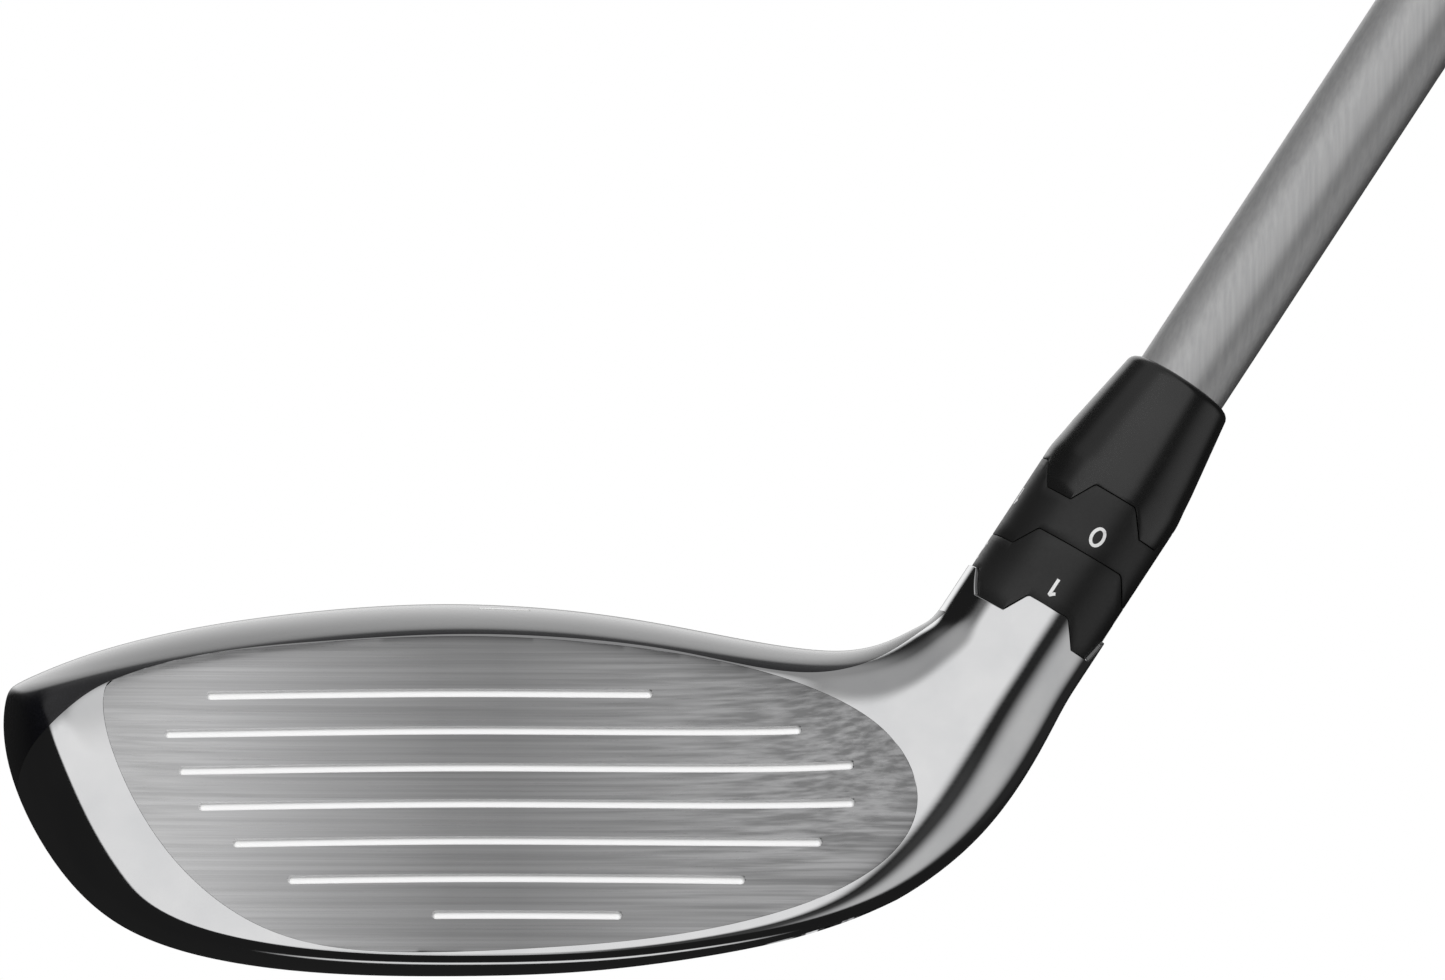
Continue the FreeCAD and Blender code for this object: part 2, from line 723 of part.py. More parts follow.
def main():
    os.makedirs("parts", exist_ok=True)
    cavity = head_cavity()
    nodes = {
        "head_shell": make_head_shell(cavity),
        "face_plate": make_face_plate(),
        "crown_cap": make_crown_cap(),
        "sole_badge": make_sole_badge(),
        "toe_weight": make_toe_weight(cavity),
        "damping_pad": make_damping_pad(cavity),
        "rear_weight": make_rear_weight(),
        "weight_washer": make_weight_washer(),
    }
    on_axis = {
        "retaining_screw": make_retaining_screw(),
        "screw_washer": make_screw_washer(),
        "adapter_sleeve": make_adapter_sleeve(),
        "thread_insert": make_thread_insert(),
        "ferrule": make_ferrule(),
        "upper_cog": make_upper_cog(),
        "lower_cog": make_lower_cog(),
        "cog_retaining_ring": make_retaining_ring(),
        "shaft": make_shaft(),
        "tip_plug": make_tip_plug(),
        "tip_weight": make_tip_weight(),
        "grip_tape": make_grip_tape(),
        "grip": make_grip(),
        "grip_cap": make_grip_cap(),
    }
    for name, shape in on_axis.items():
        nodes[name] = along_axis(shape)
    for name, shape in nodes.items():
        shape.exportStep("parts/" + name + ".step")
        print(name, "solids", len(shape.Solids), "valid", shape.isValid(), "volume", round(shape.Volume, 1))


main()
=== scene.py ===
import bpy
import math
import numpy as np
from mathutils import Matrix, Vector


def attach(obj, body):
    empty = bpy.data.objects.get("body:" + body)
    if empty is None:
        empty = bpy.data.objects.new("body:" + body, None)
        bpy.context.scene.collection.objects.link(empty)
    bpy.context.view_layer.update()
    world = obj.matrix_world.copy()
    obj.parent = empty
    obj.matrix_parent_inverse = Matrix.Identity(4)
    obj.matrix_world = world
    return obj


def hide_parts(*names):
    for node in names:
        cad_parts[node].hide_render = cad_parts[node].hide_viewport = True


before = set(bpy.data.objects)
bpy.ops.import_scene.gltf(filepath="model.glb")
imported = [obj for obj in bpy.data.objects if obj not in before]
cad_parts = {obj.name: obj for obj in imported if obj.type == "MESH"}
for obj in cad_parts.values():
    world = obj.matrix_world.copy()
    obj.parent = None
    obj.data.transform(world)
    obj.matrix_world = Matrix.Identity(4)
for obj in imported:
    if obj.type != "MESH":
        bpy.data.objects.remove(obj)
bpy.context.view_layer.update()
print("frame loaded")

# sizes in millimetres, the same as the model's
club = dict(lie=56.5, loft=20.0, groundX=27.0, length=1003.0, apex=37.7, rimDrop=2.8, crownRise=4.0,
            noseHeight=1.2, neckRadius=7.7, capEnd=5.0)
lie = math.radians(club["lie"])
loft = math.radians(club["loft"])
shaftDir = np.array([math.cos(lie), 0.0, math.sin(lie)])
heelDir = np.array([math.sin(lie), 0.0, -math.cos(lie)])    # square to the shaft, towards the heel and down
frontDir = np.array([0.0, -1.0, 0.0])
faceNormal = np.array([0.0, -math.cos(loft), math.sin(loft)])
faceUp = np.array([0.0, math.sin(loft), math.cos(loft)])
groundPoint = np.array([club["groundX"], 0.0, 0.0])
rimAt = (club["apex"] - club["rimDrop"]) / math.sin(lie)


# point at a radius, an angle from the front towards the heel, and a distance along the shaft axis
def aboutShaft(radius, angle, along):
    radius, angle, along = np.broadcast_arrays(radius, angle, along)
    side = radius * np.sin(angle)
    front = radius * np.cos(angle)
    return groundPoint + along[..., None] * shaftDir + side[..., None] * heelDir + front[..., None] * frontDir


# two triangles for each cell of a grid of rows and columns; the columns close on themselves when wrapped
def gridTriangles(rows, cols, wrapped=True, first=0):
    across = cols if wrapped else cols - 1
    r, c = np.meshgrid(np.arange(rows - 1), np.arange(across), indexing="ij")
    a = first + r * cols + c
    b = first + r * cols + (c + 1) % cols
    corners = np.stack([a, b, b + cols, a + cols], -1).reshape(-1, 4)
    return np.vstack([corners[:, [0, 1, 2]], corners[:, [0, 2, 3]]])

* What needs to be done
Give every line of the material again, exactly as it reads.

* Reply to the exercise
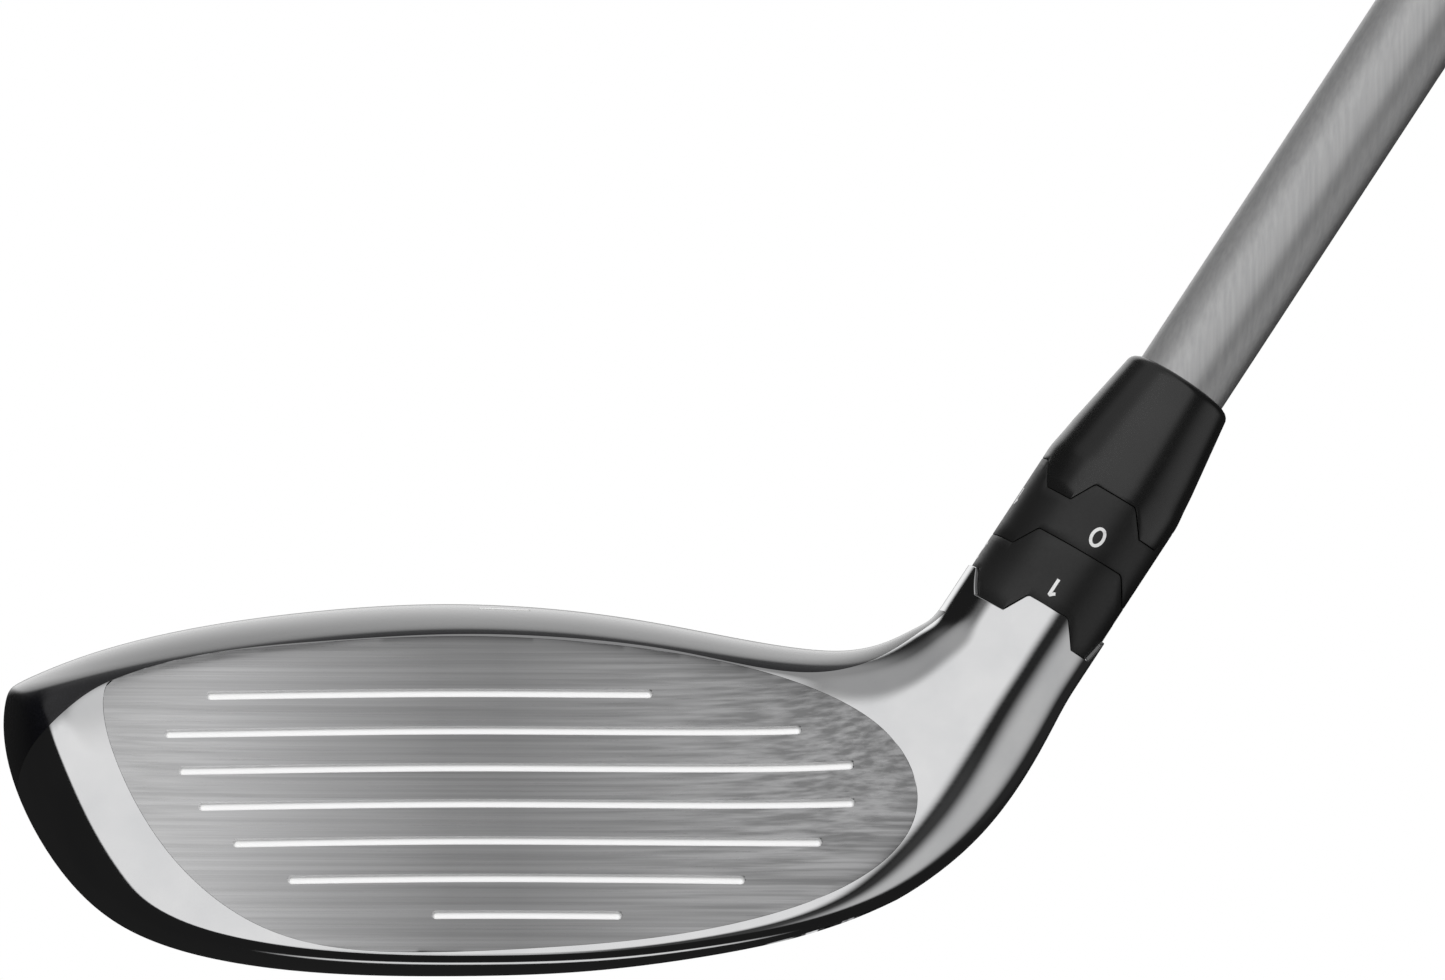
Continue the FreeCAD and Blender code for this object: part 2, from line 723 of part.py. More parts follow.
def main():
    os.makedirs("parts", exist_ok=True)
    cavity = head_cavity()
    nodes = {
        "head_shell": make_head_shell(cavity),
        "face_plate": make_face_plate(),
        "crown_cap": make_crown_cap(),
        "sole_badge": make_sole_badge(),
        "toe_weight": make_toe_weight(cavity),
        "damping_pad": make_damping_pad(cavity),
        "rear_weight": make_rear_weight(),
        "weight_washer": make_weight_washer(),
    }
    on_axis = {
        "retaining_screw": make_retaining_screw(),
        "screw_washer": make_screw_washer(),
        "adapter_sleeve": make_adapter_sleeve(),
        "thread_insert": make_thread_insert(),
        "ferrule": make_ferrule(),
        "upper_cog": make_upper_cog(),
        "lower_cog": make_lower_cog(),
        "cog_retaining_ring": make_retaining_ring(),
        "shaft": make_shaft(),
        "tip_plug": make_tip_plug(),
        "tip_weight": make_tip_weight(),
        "grip_tape": make_grip_tape(),
        "grip": make_grip(),
        "grip_cap": make_grip_cap(),
    }
    for name, shape in on_axis.items():
        nodes[name] = along_axis(shape)
    for name, shape in nodes.items():
        shape.exportStep("parts/" + name + ".step")
        print(name, "solids", len(shape.Solids), "valid", shape.isValid(), "volume", round(shape.Volume, 1))


main()
=== scene.py ===
import bpy
import math
import numpy as np
from mathutils import Matrix, Vector


def attach(obj, body):
    empty = bpy.data.objects.get("body:" + body)
    if empty is None:
        empty = bpy.data.objects.new("body:" + body, None)
        bpy.context.scene.collection.objects.link(empty)
    bpy.context.view_layer.update()
    world = obj.matrix_world.copy()
    obj.parent = empty
    obj.matrix_parent_inverse = Matrix.Identity(4)
    obj.matrix_world = world
    return obj


def hide_parts(*names):
    for node in names:
        cad_parts[node].hide_render = cad_parts[node].hide_viewport = True


before = set(bpy.data.objects)
bpy.ops.import_scene.gltf(filepath="model.glb")
imported = [obj for obj in bpy.data.objects if obj not in before]
cad_parts = {obj.name: obj for obj in imported if obj.type == "MESH"}
for obj in cad_parts.values():
    world = obj.matrix_world.copy()
    obj.parent = None
    obj.data.transform(world)
    obj.matrix_world = Matrix.Identity(4)
for obj in imported:
    if obj.type != "MESH":
        bpy.data.objects.remove(obj)
bpy.context.view_layer.update()
print("frame loaded")

# sizes in millimetres, the same as the model's
club = dict(lie=56.5, loft=20.0, groundX=27.0, length=1003.0, apex=37.7, rimDrop=2.8, crownRise=4.0,
            noseHeight=1.2, neckRadius=7.7, capEnd=5.0)
lie = math.radians(club["lie"])
loft = math.radians(club["loft"])
shaftDir = np.array([math.cos(lie), 0.0, math.sin(lie)])
heelDir = np.array([math.sin(lie), 0.0, -math.cos(lie)])    # square to the shaft, towards the heel and down
frontDir = np.array([0.0, -1.0, 0.0])
faceNormal = np.array([0.0, -math.cos(loft), math.sin(loft)])
faceUp = np.array([0.0, math.sin(loft), math.cos(loft)])
groundPoint = np.array([club["groundX"], 0.0, 0.0])
rimAt = (club["apex"] - club["rimDrop"]) / math.sin(lie)


# point at a radius, an angle from the front towards the heel, and a distance along the shaft axis
def aboutShaft(radius, angle, along):
    radius, angle, along = np.broadcast_arrays(radius, angle, along)
    side = radius * np.sin(angle)
    front = radius * np.cos(angle)
    return groundPoint + along[..., None] * shaftDir + side[..., None] * heelDir + front[..., None] * frontDir


# two triangles for each cell of a grid of rows and columns; the columns close on themselves when wrapped
def gridTriangles(rows, cols, wrapped=True, first=0):
    across = cols if wrapped else cols - 1
    r, c = np.meshgrid(np.arange(rows - 1), np.arange(across), indexing="ij")
    a = first + r * cols + c
    b = first + r * cols + (c + 1) % cols
    corners = np.stack([a, b, b + cols, a + cols], -1).reshape(-1, 4)
    return np.vstack([corners[:, [0, 1, 2]], corners[:, [0, 2, 3]]])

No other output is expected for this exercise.